Man spürt noch ihre Erschütterung über das ganze Geschehen, das unbegreifliche, daß man den Herrn als Verbrecher ans Kreuz geschlagen hat! So verwirrt sind sie und so durcheinander, daß ihnen erst bei ihrer Ankunft am Grab einfällt, daß sie nicht bedacht haben, wer ihnen den großen Stein wegwälzen wird, damit sie zu dem Toten gelangen können. Von Versiegelung und Grabwache wissen sie offensichtlich nichts. Darüber sind sie nicht mehr informiert worden.
Wie groß ist daher das Erstaunen der Frauen, als sie das Grab bereits geöffnet finden, den großen und schweren Stein beiseitegewälzt. Was ist geschehen? Was ist hier vorgefallen? Waren etwa Grabräuber am Werk, die nachts ihr Unwesen getrieben haben? Mit bewundernswertem Mut, der ihre Liebe und Verehrung für Unseren Herrn beweist, betreten die Frauen das Grab.
Wir können uns ihr Erschrecken gut vorstellen, als sie, ohnehin bereits in ängstlicher Erwartung, im Dunkel der Höhle plötzlich einen Engel erblicken, weiß gekleidet, in der Gestalt eines Jünglings. Entsetzt weichen sie zurück, doch ein Wort des Engels genügt, ihre erschreckten Herzen mit seltsamer Ruhe und himmlischem Frieden zu erfüllen: „Fürchtet euch nicht!“ Und atemlos lauschen sie der Botschaft, die der Jüngling für sie hat: Er ist auferstanden. Jesus ist von den Toten auferstanden! Ihr sucht den Gekreuzigten, doch der ist nicht mehr hier. Der Gekreuzigte ist jetzt der Auferstandene, der Tote der Lebendige, der Trauernde der Jubelnde, der Leidende der Getröstete, der Weinende der Jauchzende!

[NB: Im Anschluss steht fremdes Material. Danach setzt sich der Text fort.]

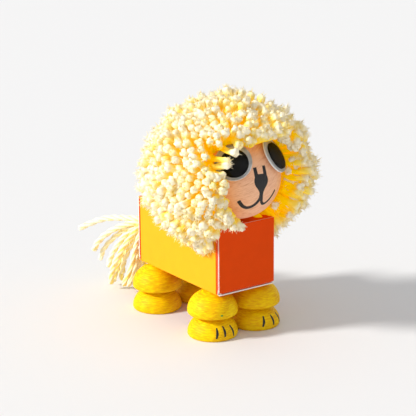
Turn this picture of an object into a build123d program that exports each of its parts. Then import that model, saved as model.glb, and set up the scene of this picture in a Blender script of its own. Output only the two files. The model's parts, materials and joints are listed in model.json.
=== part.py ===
"""Craft lion: a small tuck-end carton on painted wooden half balls, with a yarn mane and tail.

The lion looks along -Y and stands on z = 0. Its right side is -X and its left side is +X.
All sizes are in millimetres.
"""

import os
from math import acos, cos, degrees, radians, sin, sqrt

from build123d import *

# Driving dimensions.
ball_d = 25.0  # half balls of the legs and the paws
paw_h = 11.2  # a paw's crown is sanded down to this height
leg_h = 12.0  # a leg's crown is sanded less
rim_h = 1.6  # height of a half ball's widest ring above its flat
rim_in = 0.9  # how far the lower rim is rounded in
crown_r = 3.0  # flat sanded on the crown for the glue
glue = 0.1  # film of glue between wooden faces
leg_x = 13.0
leg_y = 24.5

card = 0.5
carton_w = 33.6
carton_h = 34.2
carton_l = 70.6
crease_r = card / 2
crease_gap = 0.3  # from a crease's axis to the edge of the next panel
flap_inset = 0.2  # an end flap's free edges stop this far inside the carton's sides
leaf_gap = 0.15  # between an end flap and the dust flaps behind it
tuck_l = 10.0
tuck_lift = 0.25  # under a tuck flap, above the bottom panel
tuck_inset = 1.4  # a tuck flap's sides stop this far inside the carton's sides
tuck_corner_r = 3.0
dust_l = 11.0
dust_lift = 1.8  # under a dust flap at its crease, above the tuck flap
dust_rise = 0.9  # its lower edge climbs by this much towards its tip
dust_head = 1.0  # over a dust flap at its crease; its upper edge slopes at 45 degrees
tab_h = 9.0  # the glue tab that closes the sleeve
tab_inset = 1.0

face_d = 42.0
face_y = -28.0  # the half ball's flat back, from the carton's middle
face_over_carton = 1.3  # the chin's height over the carton's top
face_turn = -3.0  # degrees about Z, so the face looks a little to its right
eye_d = 18.0
eye_spread = 39.5  # degrees to each side of the nose
eye_rise = 32.0  # degrees above the nose
eye_glue = 0.3
eye_pad_r = 3.0
eye_back_t = 0.6
dome_wall = 0.4
dome_rim_w = 0.7
dome_straight = 1.2  # height of the dome's upright side
dome_rise = 2.3  # height of the dome's crown above its side
pupil_d = 13.8
pupil_t = 0.8
pupil_play = 0.1
pupil_angle = -52.0  # where the pupil rests, in degrees from the face's own left to right

mane_r = 40.5
mane_y = -20.0
mane_z = 80.5
mane_front = 51.0  # the mane's front face, ahead of the carton's middle
mane_gap = 0.3
recess_r = 22.2  # the hollow round the half ball, at its back
recess_taper = 8.0
tie_d = 9.2
tie_thick = 2.2
tie_gap = 0.1

tail_z = 40.5
tail_hole_d = 4.0
tail_neck_d = 3.8
knot_r = 3.0
knot_gap = 0.3
tassel_droop = 45.0  # degrees under the level
# Along the tassel: distance from the knot's centre, half width, half height, rise, and lean to -X.
tassel_root = (3.6, 2.4, 2.4, 0.0, 0.0)
tassel_middle = (20.0, 8.0, 11.5, 1.0, 2.0)
tassel_tip = (38.0, 13.5, 20.5, 2.5, 4.0)

# Places that follow from them.
ball_r = ball_d / 2
face_r = face_d / 2
carton_z = paw_h + glue + leg_h + glue
carton_top = carton_z + carton_h
droop = radians(tassel_droop)
flap_y = carton_l / 2 - card / 2
knot_reach = carton_l / 2 + knot_gap + knot_r
tail_reach = knot_reach + tassel_tip[0] * cos(droop) + (tassel_tip[2] + tassel_tip[3]) * sin(droop)
carton_y = (mane_front - tail_reach) / 2  # puts the origin under the middle of the whole lion
flap_top = carton_top - crease_r
tuck_z = carton_z + card + tuck_lift + card / 2
dust_y = flap_y - card - leaf_gap
dust_x = carton_w / 2 - card / 2
tail_y = carton_y + knot_reach
tail_knot_at = Vector(0, tail_y, tail_z)
face_centre = Vector(0, carton_y + face_y, carton_top + face_over_carton + face_r)
sides = {"left": 1, "right": -1}
ends = {"front": -1, "rear": 1}


def write(piece, node):
    """Labels a finished piece and writes it to its own file."""
    piece.part.label = node
    export_step(piece.part, f"parts/{node}.step")


def half_ball(x, y, z, height):
    """A wooden half ball with its flat at height z, a rounded lower rim and a sanded crown."""
    rise = (height - rim_h) / sqrt(1 - (crown_r / ball_r) ** 2)
    section = Plane(origin=(x, y, z), x_dir=(1, 0, 0), z_dir=(0, -1, 0))
    with BuildPart() as ball:
        with BuildSketch(section):
            with BuildLine():
                Line((0, 0), (ball_r - rim_in, 0))
                ThreePointArc((ball_r - rim_in, 0), (ball_r - 0.25 * rim_in, 0.4 * rim_h), (ball_r, rim_h))
                EllipticalCenterArc(
                    (0, rim_h), ball_r, rise, start_angle=0, arc_size=degrees(acos(crown_r / ball_r))
                )
                Line((crown_r, height), (0, height))
                Line((0, height), (0, 0))
            make_face()
        revolve(axis=Axis((x, y, z), (0, 0, 1)))
    return ball


def plate(low, high):
    """A flat piece of card between two opposite corners."""
    size = [b - a for a, b in zip(low, high)]
    with BuildPart() as card_plate:
        with BuildSketch(Plane((low[0] + size[0] / 2, low[1] + size[1] / 2, low[2]))):
            Rectangle(size[0], size[1])
        extrude(amount=size[2])
    return card_plate


def plane_on_face(turn, rise, stand_off):
    """A plane over the face's ball, turned about Z and tipped up, in degrees, with its normal outwards."""
    turn = radians(face_turn + turn)
    rise = radians(rise)
    out = Vector(sin(turn) * cos(rise), -cos(turn) * cos(rise), sin(rise))
    return Plane(face_centre + out * stand_off, x_dir=(cos(turn), sin(turn), 0), z_dir=out)


os.makedirs("parts", exist_ok=True)

# Legs: each is a half ball glued on top of another, which is the paw.
for end, along in ends.items():
    for side, across in sides.items():
        foot = (across * leg_x, carton_y + along * leg_y)
        paw = half_ball(*foot, 0, paw_h)
        write(paw, f"{end}_{side}_paw")
        leg = half_ball(*foot, paw_h + glue, leg_h)
        write(leg, f"{end}_{side}_leg")

# Carton sleeve: four panels, and the tab that is glued inside its lower left edge.
half_w = carton_w / 2
panel_end = flap_y - crease_gap
with BuildPart() as carton_top_panel:
    with BuildSketch(Plane((0, carton_y, carton_top - card))):
        Rectangle(carton_w, 2 * panel_end)
    extrude(amount=card)
    long_edges = carton_top_panel.edges().filter_by(Axis.Y).group_by(Axis.Z)[-1]
    fillet(long_edges, radius=0.8 * card)
write(carton_top_panel, "carton_top_panel")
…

Zum Beweis deutet der Engel auf die in den Felsen gehauene Grabbank, auf der der Tote gelegen war. Sie ist leer. Nein, diesem irdischen Jesus von Nazareth, wie ihr ihn gekannt habt, werdet ihr nicht mehr begegnen. Er ist jetzt der im Triumph erstandene Herr!
Geht hin und meldet das Seinen Jüngern, besonders dem Petrus. In Galiläa werden sie Ihn sehen, gemäß Seinen Worten! So werden dieselben Frauen, die unter dem Kreuz Zeugen wurden von Jesu Tod, die Zeugen waren Seines Begräbnisses, nun auch die Zeugen Seiner Auferstehung.
Warum soll die Botschaft besonders dem heiligen Petrus überbracht werden? Vielleicht deshalb, weil er besonderen Trost brauchte, weil Christus ihn besonders ansprechen wollte, um ihm zu zeigen, daß Er ihm die Verleugnung verziehen hatte. Ganz bestimmt aber deshalb, weil Petrus bestellt war zum Ersten und Führer der Apostel. So sollte er auch der Erste der Zeugen für die Auferstehung sein. –
Eine Frau erschien nicht am Grabe, und das mag uns verwundern: die allerseligste Jungfrau und Gottesmutter Maria. Während die anderen Frauen von Liebe und Sorge getrieben die ganzen zwei Nächte kein Auge zumachten und nur auf den Moment warteten, wo sie zum Grab eilen konnten, sieht man die Mutter Jesu nicht unter ihnen. Warum? Hatte sie so wenig Liebe zu ihrem Sohn? War sie so unbekümmert um Ihn?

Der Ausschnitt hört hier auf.